歴史のロマンよ永遠に。


原城という存在は歴史好きの方にはおなじみかもしれないが、私はつい最近まで島原城とごっちゃになっていた。
これは17世紀前半におこった、島原の乱の舞台となったところ。悪政への抵抗が原因だったらしいが、その理由を隠す意味か、結果的に
キリスト教徒が多く結集したため、キリスト教徒の反乱ともいわれた。
歴史の授業でも名前だけは覚えた、この一揆、かの天草四郎の活躍でも知られる。
この反乱は幕府側が勝ち、多くの人々が亡くなり、一揆軍を助けようとしたポルトガル船が追放され、
鎖国の一因ともなったという日本の歴史にとっても大きな事件が、まさに約400年前にここで起きたとは・・。
今はとにかく静か、来客もほとんどない、この城跡。ところどころに古びた墓碑などが点在する。

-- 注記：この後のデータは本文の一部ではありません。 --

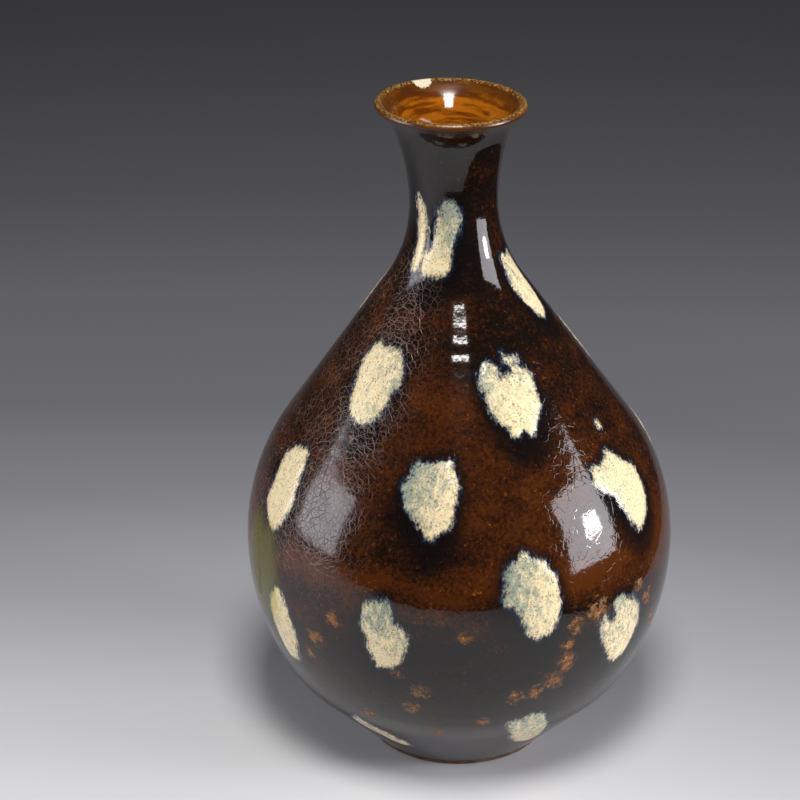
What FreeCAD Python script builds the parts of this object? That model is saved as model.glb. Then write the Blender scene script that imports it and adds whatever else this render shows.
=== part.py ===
import FreeCAD, Part
import os
import Sketcher
from math import cos, radians, sin

# A one-piece stoneware sake bottle (tokkuri), thrown on the wheel and glazed inside and out.
#
# The bottle stands on its foot with its axis on +Z and the origin under the middle of the foot.
# Its layers are separate sub-parts: the clay, the glaze poured inside, the glaze outside, and the
# dabs and the run of other glazes that lie on it. Every layer follows one chain of tangent arcs,
# so a layer's face is its neighbour's face.

# ---------------------------------------------------------------- driving dimensions, millimetres
SIZES = (
    ("overall_height", 240, "foot to the top of the lip"),
    ("belly_radius", 76, "widest, over the glaze"),
    ("belly_level", 79, "height of the widest place"),
    ("belly_curve_up", 75, "arc from the widest place up to the shoulder"),
    ("belly_curve_down", 91, "arc from the widest place down"),
    ("base_turn_curve", 42, "tighter arc where the belly turns in to the foot"),
    ("base_turn_level", 56, "height of that arc's middle"),
    ("base_slope", 46, "degrees from upright of the wall over the foot"),
    ("neck_radius", 15.5, "narrowest, over the glaze"),
    ("neck_level", 204.5, "height of the narrowest place"),
    ("neck_curve_down", 50, "hollow arc from the neck down to the shoulder"),
    ("neck_curve_up", 74, "hollow arc from the neck up"),
    ("lip_curve", 23.5, "hollow arc of the flared mouth"),
    ("lip_radius", 26.2, "outermost place of the lip"),
    ("lip_round", 1.4, "radius of the lip's round edge"),
    ("glaze_coat", 0.5, "thickness of the glaze, inside and out"),
    ("belly_wall", 5.5, "outer glaze and clay, belly"),
    ("neck_wall", 3.8, "outer glaze and clay, neck"),
    ("inside_floor", 7, "height of the clay's floor inside"),
    ("floor_curve", 14, "hollow arc round that floor"),
    ("glaze_end_level", 2.2, "where the outer glaze stops above the foot"),
    ("foot_radius", 32, "outside of the turned foot"),
    ("foot_ring_width", 5.5, "its flat ring"),
    ("foot_edge", 0.8, "bevel round the foot"),
    ("foot_recess", 2, "hollow under the foot"),
    ("dab_thickness", 0.4, "how far a dab stands out of the glaze"),
)

# Each dab: degrees round the bottle from the front (-Y) towards +X, level, width, length along
# the wall, and how far its top leans towards +X in degrees.
DAB_ROWS = {
    "neck_dabs": (
        (-44, 196.5, 5.8, 28, -4),
        (-10.5, 196.5, 10.8, 28, 2),
        (150, 196, 9, 26, 5),
    ),
    "high_shoulder_dabs": (
        (72, 176.5, 13, 28, 0),
        (-117, 169, 15, 27, 6),
        (176, 172, 13, 25, -5),
    ),
    "shoulder_dabs": (
        (-41, 150.5, 21, 31, -14),
        (25, 149.5, 22, 32, 6),
        (116, 147, 20, 29, 8),
        (162, 150, 20, 28, -10),
        (-156, 148, 20, 30, 6),
        (-120, 141, 18, 26, -8),
    ),
    "upper_belly_dabs": (
        (-61, 111, 20, 33, 7),
        (-9, 120.5, 21, 29, -5),
        (56, 114, 26, 32, 0),
        (108, 108, 20, 30, 8),
        (150, 114, 23, 30, -6),
        (-160, 109, 21, 31, 10),
        (-113, 106, 22, 28, -8),
    ),
    "belly_dabs": (
        (19.5, 89, 22, 34, -7),
        (-19.5, 74.5, 18, 30, -5),
        (-55, 62, 16, 31, 7),
        (49, 66, 22, 34, 11),
        (99, 69, 20, 32, 6),
        (138, 76, 21, 33, -8),
        (174, 66, 22, 35, 4),
        (-142, 70, 20, 33, 8),
        (-100, 62, 21, 34, -4),
    ),
    "foot_dabs": (
        (-31, 22, 20, 22, 6),
        (25, 27, 19, 36, 0),
        (78, 31, 19, 20, -6),
        (128, 33, 21, 19, 4),
        (-176, 30, 20, 21, -8),
        (-124, 32, 22, 19, 6),
        (-80, 29, 18, 20, -4),
    ),
}
# A thin run of green ash glaze on one side of the belly, placed in the same way.
ASH_RUN = (-70, 79, 13, 30, 0)

NODE_FOLDER = "parts"

# First guesses, in degrees, at where one curve meets the next. The sketches solve them.
SHOULDER, FLARE, LIP, TURN = 35, 18, 47, 27

doc = FreeCAD.newDocument("sake_bottle")
dims = doc.addObject("Spreadsheet::Sheet", "dims")
for row, (alias, value, note) in enumerate(SIZES, 1):
    dims.set(f"A{row}", alias)
    dims.set(f"B{row}", str(value))
    dims.setAlias(f"B{row}", alias)
    dims.set(f"C{row}", note)
doc.recompute()


class Size:
    """A size from the sheet, or a sum of them: its value now and the expression that keeps it."""

    def __init__(self, value, expression):
        self.value = value
        self.expression = expression

    def combined(self, sign, other):
        value = self.value + other.value if sign == "+" else self.value - other.value
        return Size(value, f"({self.expression} {sign} {other.expression})")

    def __add__(self, other):
        return self.combined("+", other)

    def __sub__(self, other):
        return self.combined("-", other)


def size(alias):
    """The size in one cell of the sheet."""
    return Size(float(dims.get(alias)), "dims." + alias)


NONE = Size(0, "0")
GLAZE = size("glaze_coat")
LIP_ROUND = size("lip_round")


def on_circle(middle, radius, angle):
    """The point of a circle at an angle in degrees, from sizes in millimetres."""
    return (middle[0] + radius * cos(radians(angle)), middle[1] + radius * sin(radians(angle)))


def back(piece):
    """A piece of an outline walked the other way."""
    geometry, near, far = piece
    return (geometry, far, near)


def backwards(pieces):
    """A chain of pieces walked the other way."""
    return [back(piece) for piece in reversed(pieces)]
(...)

そのなかで、一揆軍の象徴か大きな十字架、天草四郎の像と墓碑もみつけることができた。(ただし、四郎は
ここでは亡くなってはいないが・・)
そして、小さな石像をみつけた。宣教師と天草四郎と農民であろうか?
海を向いて、ポルトガル船の助けを待っているのであろうか?いろんな想像が掻き立てられる。
広大な城跡には、今はつつじが咲き、農家が畑仕事をして・・・。時代の移ろいと、ここに確かに城があったのだという
感動を静かに感じる。
天草四郎については謎も多く、この籠城の日付も文献によって違う。城跡で今回見た資料では12月3日から立て籠ったとも
記載されているが、文献により違う記録・・。まあ、良い。

情報化時代でもない。情報がすべて正しく記録されていたわけでもない。
現代社会が異常なのかもしれない。
だんだん、過去の詳細がわからなくなっていくところにも、ロマンを感じる。
いろんなことが風化していくなか、それでもその時代、こんな人がこんな風にがんばっていたんだ。
ということを知るだけでも、十分に刺激になるし、
悲劇こそ、よりロマンを感じるのは何だろう・・。
ザビエル、フロイスそして信長、今度は天草四郎か・・。
どの人物も謎と悲哀と魅力が共存している。

再び来ることができるかどうか、この原城。
しっかりこの絵を残しておこうと思った西の果て。
何千人の叫び声が遠くで聞こえてきそうだ。